**Written exercise**
Write out the whole listing exactly as it stands.

☆ ☆ ☆

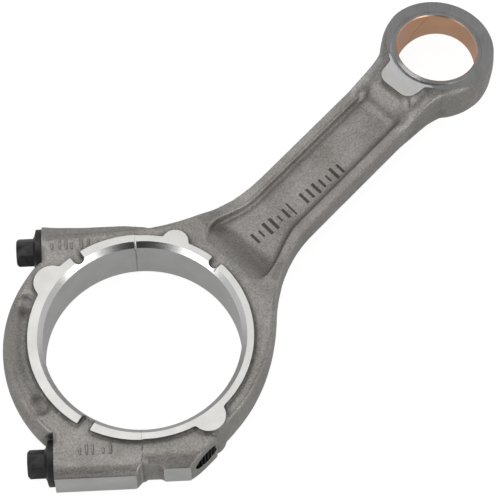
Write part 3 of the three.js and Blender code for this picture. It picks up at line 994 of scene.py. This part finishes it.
def makeBush():
    x = rod["centreDistance"]
    inner, outer = rod["pinBoreRadius"], rod["pinBoreRadius"] + rod["bushWall"] - bush["play"]
    mouth, edge = bush["mouth"], bush["edge"]
    wall = thick - bush["ends"]
    half = [(inner, wall), (inner, thick - mouth), (inner + mouth, thick), (outer - edge, thick),
            (outer, thick - edge), (outer, wall)]
    profile = half + [(radius, thick - z) for radius, z in reversed(half)]
    bpy.ops.mesh.primitive_circle_add(vertices=len(profile), radius=1, location=(0, 0, 0))
    piece = named("bush")
    for vertex, (radius, z) in zip(piece.data.vertices, profile):
        vertex.co = place(x + radius, 0, z)
    only(piece)
    bpy.ops.object.mode_set(mode="EDIT")
    bpy.ops.mesh.select_all(action="SELECT")
    bpy.ops.mesh.spin(steps=192, angle=2 * math.pi, center=place(x, 0, 0), axis=(0, 0, 1))
    bpy.ops.mesh.select_all(action="SELECT")
    bpy.ops.mesh.remove_doubles(threshold=0.01 * mm)
    bpy.ops.mesh.normals_make_consistent(inside=False)
    done()
    for vertex in piece.data.vertices:
        drop = (thick - taperHeight(fromBore(vertex.co)[0])) * mm
        vertex.co.z += -drop if vertex.co.z > middle * mm else drop
    turn = math.radians(bush["seamTurn"])
    bpy.ops.mesh.primitive_cube_add(size=1, location=(0, 0, 0))
    seam = named("seam")
    seam.scale = (1.2 * mm, bush["seam"] * mm, 40 * mm)
    settle(seam)
    seam.matrix_world = (Matrix.Translation(place(x, 0, middle)) @ Matrix.Rotation(turn, 4, "Z")
                         @ Matrix.Translation((rod["pinBoreRadius"] * mm, 0, 0))
                         @ Matrix.Rotation(math.radians(bush["seamSlant"]), 4, "X"))
    cut(piece, settle(seam))
    piece.name = piece.data.name = "lined_bush"
    piece.data.materials.clear()
    for look in ("bronze", "milled"):
        piece.data.materials.append(finishes[look])
    for face in piece.data.polygons:
        px, py, _ = fromBore(face.center)
        away = math.hypot(px - x, py) - rod["pinBoreRadius"]
        face.material_index = int(away > bush["mouth"] + 0.05)
    only(piece)
    bpy.ops.object.shade_smooth_by_angle(angle=math.radians(28))
    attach(piece, "rod")
    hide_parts("pin_bush")
    print("bush", len(piece.data.polygons), "faces")


makeBush()


# room, floor, lamps and camera
studio = {
    "focal": 203.903,
    "camera": (-0.371613, -0.347482, 1.016454),
    "turn": (26.3157, 0.1891, -47.8258),
    "floorGlow": 0.9,  # the floor as the camera sees it
    "floorShade": 0.27,  # and as it lights the object
    "lampDistance": 1.3,
    # brightness of the room from the horizon to straight up
    "room": ((0.0, 0.75), (0.3, 0.5), (0.8, 0.3)),
    # darker patches of the room: direction, where they are full, where they fade out, how bright
    "dark": (((-0.666, -0.602, 0.444), 17, 25, 0.01), ((0.595, 0.297, 0.746), 8, 22, 0.1)),
    # softboxes: azimuth and elevation, size, power
    "lamps": [
        ("overheadSoftbox", 155, 72, (0.7, 0.75), 2.4),
        ("leftSoftbox", 263, 24, (0.6, 0.55), 1.9),
        ("rightSoftbox", 2, 24, (0.6, 0.55), 1.9),
    ],
}


def makeStudio():
    bpy.ops.mesh.primitive_plane_add(size=6, location=(0, 0, -0.0002))
    floor = named("floor")
    pale = Finish("paleFloor")
    seen = pale.node("LightPath")
    glow, shade = studio["floorGlow"], studio["floorShade"]
    pale.shade(Base_Color=(0.3, 0.3, 0.3, 1), Roughness=0.9, Emission_Strength=1.0,
               Emission_Color=pale.mix(seen, (shade, shade, shade, 1), (glow, glow, glow, 1)))
    floor.data.materials.append(pale.material)
    world = bpy.data.worlds.new("studio")
    room = Finish("room", world, "Background")
    direction = room.node("TexCoord", output=0)
    height = room.node("SeparateXYZ", output=2, Vector=direction)
    light = room.ramp(height, *studio["room"])
    for aim, inner, outer, level in studio["dark"]:
        facing = room.node("VectorMath", {"operation": "DOT_PRODUCT"}, output=1, input0=direction,
                           input1=Vector(aim).normalized())
        spot = room.ramp(facing.join("ARCCOSINE") / math.pi * 2, (inner / 90, 1), (outer / 90, 0))
        light = room.mix(spot, light, (level, level, level, 1))
    room.shade(Color=light, Strength=1.0)
    bpy.context.scene.world = world


def makeLamp(name, azimuth, elevation, size, power):
    a, e = math.radians(azimuth), math.radians(elevation)
    back = Vector((math.sin(a) * math.cos(e), -math.cos(a) * math.cos(e), math.sin(e)))
    bpy.ops.object.light_add(type="AREA", location=back * studio["lampDistance"])
    light = bpy.context.active_object
    light.name = name
    light.rotation_euler = (-back).to_track_quat("-Z", "Y").to_euler()
    light.data.shape = "RECTANGLE"
    light.data.size, light.data.size_y = size
    light.data.energy = power


def makeCamera():
    camera = bpy.data.objects.new("camera", bpy.data.cameras.new("camera"))
    bpy.context.scene.collection.objects.link(camera)
    camera.location = studio["camera"]
    camera.rotation_euler = [math.radians(v) for v in studio["turn"]]
    camera.data.lens = studio["focal"]
    camera.data.sensor_width = 36
    camera.data.clip_start = 0.01
    bpy.context.scene.camera = camera


makeStudio()
for lamp in studio["lamps"]:
    makeLamp(*lamp)
makeCamera()
bpy.context.scene.view_settings.view_transform = "Standard"
print("studio ready")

☆ ☆ ☆

**Exercise answer**
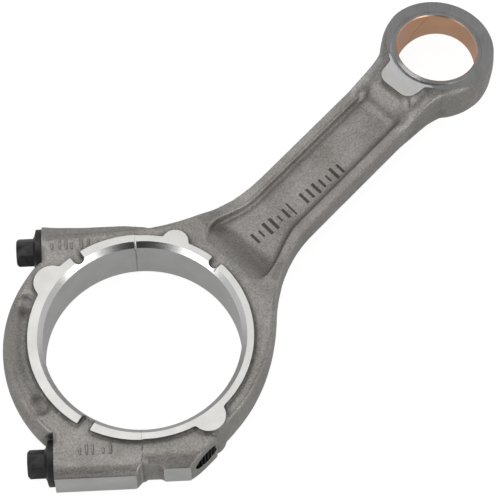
Write part 3 of the three.js and Blender code for this picture. It picks up at line 994 of scene.py. This part finishes it.
def makeBush():
    x = rod["centreDistance"]
    inner, outer = rod["pinBoreRadius"], rod["pinBoreRadius"] + rod["bushWall"] - bush["play"]
    mouth, edge = bush["mouth"], bush["edge"]
    wall = thick - bush["ends"]
    half = [(inner, wall), (inner, thick - mouth), (inner + mouth, thick), (outer - edge, thick),
            (outer, thick - edge), (outer, wall)]
    profile = half + [(radius, thick - z) for radius, z in reversed(half)]
    bpy.ops.mesh.primitive_circle_add(vertices=len(profile), radius=1, location=(0, 0, 0))
    piece = named("bush")
    for vertex, (radius, z) in zip(piece.data.vertices, profile):
        vertex.co = place(x + radius, 0, z)
    only(piece)
    bpy.ops.object.mode_set(mode="EDIT")
    bpy.ops.mesh.select_all(action="SELECT")
    bpy.ops.mesh.spin(steps=192, angle=2 * math.pi, center=place(x, 0, 0), axis=(0, 0, 1))
    bpy.ops.mesh.select_all(action="SELECT")
    bpy.ops.mesh.remove_doubles(threshold=0.01 * mm)
    bpy.ops.mesh.normals_make_consistent(inside=False)
    done()
    for vertex in piece.data.vertices:
        drop = (thick - taperHeight(fromBore(vertex.co)[0])) * mm
        vertex.co.z += -drop if vertex.co.z > middle * mm else drop
    turn = math.radians(bush["seamTurn"])
    bpy.ops.mesh.primitive_cube_add(size=1, location=(0, 0, 0))
    seam = named("seam")
    seam.scale = (1.2 * mm, bush["seam"] * mm, 40 * mm)
    settle(seam)
    seam.matrix_world = (Matrix.Translation(place(x, 0, middle)) @ Matrix.Rotation(turn, 4, "Z")
                         @ Matrix.Translation((rod["pinBoreRadius"] * mm, 0, 0))
                         @ Matrix.Rotation(math.radians(bush["seamSlant"]), 4, "X"))
    cut(piece, settle(seam))
    piece.name = piece.data.name = "lined_bush"
    piece.data.materials.clear()
    for look in ("bronze", "milled"):
        piece.data.materials.append(finishes[look])
    for face in piece.data.polygons:
        px, py, _ = fromBore(face.center)
        away = math.hypot(px - x, py) - rod["pinBoreRadius"]
        face.material_index = int(away > bush["mouth"] + 0.05)
    only(piece)
    bpy.ops.object.shade_smooth_by_angle(angle=math.radians(28))
    attach(piece, "rod")
    hide_parts("pin_bush")
    print("bush", len(piece.data.polygons), "faces")


makeBush()


# room, floor, lamps and camera
studio = {
    "focal": 203.903,
    "camera": (-0.371613, -0.347482, 1.016454),
    "turn": (26.3157, 0.1891, -47.8258),
    "floorGlow": 0.9,  # the floor as the camera sees it
    "floorShade": 0.27,  # and as it lights the object
    "lampDistance": 1.3,
    # brightness of the room from the horizon to straight up
    "room": ((0.0, 0.75), (0.3, 0.5), (0.8, 0.3)),
    # darker patches of the room: direction, where they are full, where they fade out, how bright
    "dark": (((-0.666, -0.602, 0.444), 17, 25, 0.01), ((0.595, 0.297, 0.746), 8, 22, 0.1)),
    # softboxes: azimuth and elevation, size, power
    "lamps": [
        ("overheadSoftbox", 155, 72, (0.7, 0.75), 2.4),
        ("leftSoftbox", 263, 24, (0.6, 0.55), 1.9),
        ("rightSoftbox", 2, 24, (0.6, 0.55), 1.9),
    ],
}


def makeStudio():
    bpy.ops.mesh.primitive_plane_add(size=6, location=(0, 0, -0.0002))
    floor = named("floor")
    pale = Finish("paleFloor")
    seen = pale.node("LightPath")
    glow, shade = studio["floorGlow"], studio["floorShade"]
    pale.shade(Base_Color=(0.3, 0.3, 0.3, 1), Roughness=0.9, Emission_Strength=1.0,
               Emission_Color=pale.mix(seen, (shade, shade, shade, 1), (glow, glow, glow, 1)))
    floor.data.materials.append(pale.material)
    world = bpy.data.worlds.new("studio")
    room = Finish("room", world, "Background")
    direction = room.node("TexCoord", output=0)
    height = room.node("SeparateXYZ", output=2, Vector=direction)
    light = room.ramp(height, *studio["room"])
    for aim, inner, outer, level in studio["dark"]:
        facing = room.node("VectorMath", {"operation": "DOT_PRODUCT"}, output=1, input0=direction,
                           input1=Vector(aim).normalized())
        spot = room.ramp(facing.join("ARCCOSINE") / math.pi * 2, (inner / 90, 1), (outer / 90, 0))
        light = room.mix(spot, light, (level, level, level, 1))
    room.shade(Color=light, Strength=1.0)
    bpy.context.scene.world = world


def makeLamp(name, azimuth, elevation, size, power):
    a, e = math.radians(azimuth), math.radians(elevation)
    back = Vector((math.sin(a) * math.cos(e), -math.cos(a) * math.cos(e), math.sin(e)))
    bpy.ops.object.light_add(type="AREA", location=back * studio["lampDistance"])
    light = bpy.context.active_object
    light.name = name
    light.rotation_euler = (-back).to_track_quat("-Z", "Y").to_euler()
    light.data.shape = "RECTANGLE"
    light.data.size, light.data.size_y = size
    light.data.energy = power


def makeCamera():
    camera = bpy.data.objects.new("camera", bpy.data.cameras.new("camera"))
    bpy.context.scene.collection.objects.link(camera)
    camera.location = studio["camera"]
    camera.rotation_euler = [math.radians(v) for v in studio["turn"]]
    camera.data.lens = studio["focal"]
    camera.data.sensor_width = 36
    camera.data.clip_start = 0.01
    bpy.context.scene.camera = camera


makeStudio()
for lamp in studio["lamps"]:
    makeLamp(*lamp)
makeCamera()
bpy.context.scene.view_settings.view_transform = "Standard"
print("studio ready")